Avec son autorisation :
Ma première rencontre avec Raymond a eu lieu dans son atelier en 2009, il y a 15 ans, donc assez récemment en regard de son âge et de sa carrière. Il avait 71 ans, soit l’âge de mon père. En tant que conservatrice, j’étais intéressée par son parcours, curieuse de l’entendre me parler de son engagement et de son travail de mémoire. Il était très touché par le fait qu’une conservatrice s’intéresse à lui, m’avouant qu’excepté Roland Recht, j’étais la première professionnelle des musées à venir le voir.

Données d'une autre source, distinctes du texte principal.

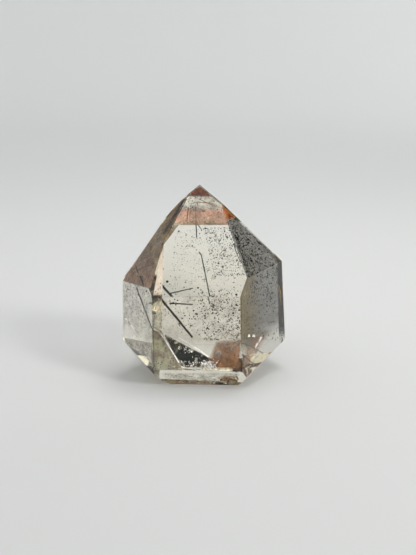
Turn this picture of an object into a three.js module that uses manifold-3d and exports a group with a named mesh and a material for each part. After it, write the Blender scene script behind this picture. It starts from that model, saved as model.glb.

Je voulais découvrir les premières œuvres de 1973 de REW consacrées à Lydia Jacob, une jeune apprentie couturière née en 1876 : Raymond avait trouvé son manuscrit au marché aux puces à Strasbourg et avait fait d’elle l’héroïne de ses œuvres dans son célèbre cycle Lydia Jacob Story.
Nous étions tous les deux à fouiller l’atelier, exhumant des pages du manuscrit de Lydia Jacob que REW avait retravaillées, ainsi que les premières boîtes-reliquaires que je cherchais. J’ai exposé dès 2010 et fait entrer une sélection de cet ensemble dans les collections du musée Unterlinden à Colmar pour garder la trace de celui que je considérais comme l’un des plus importants artistes alsaciens vivants.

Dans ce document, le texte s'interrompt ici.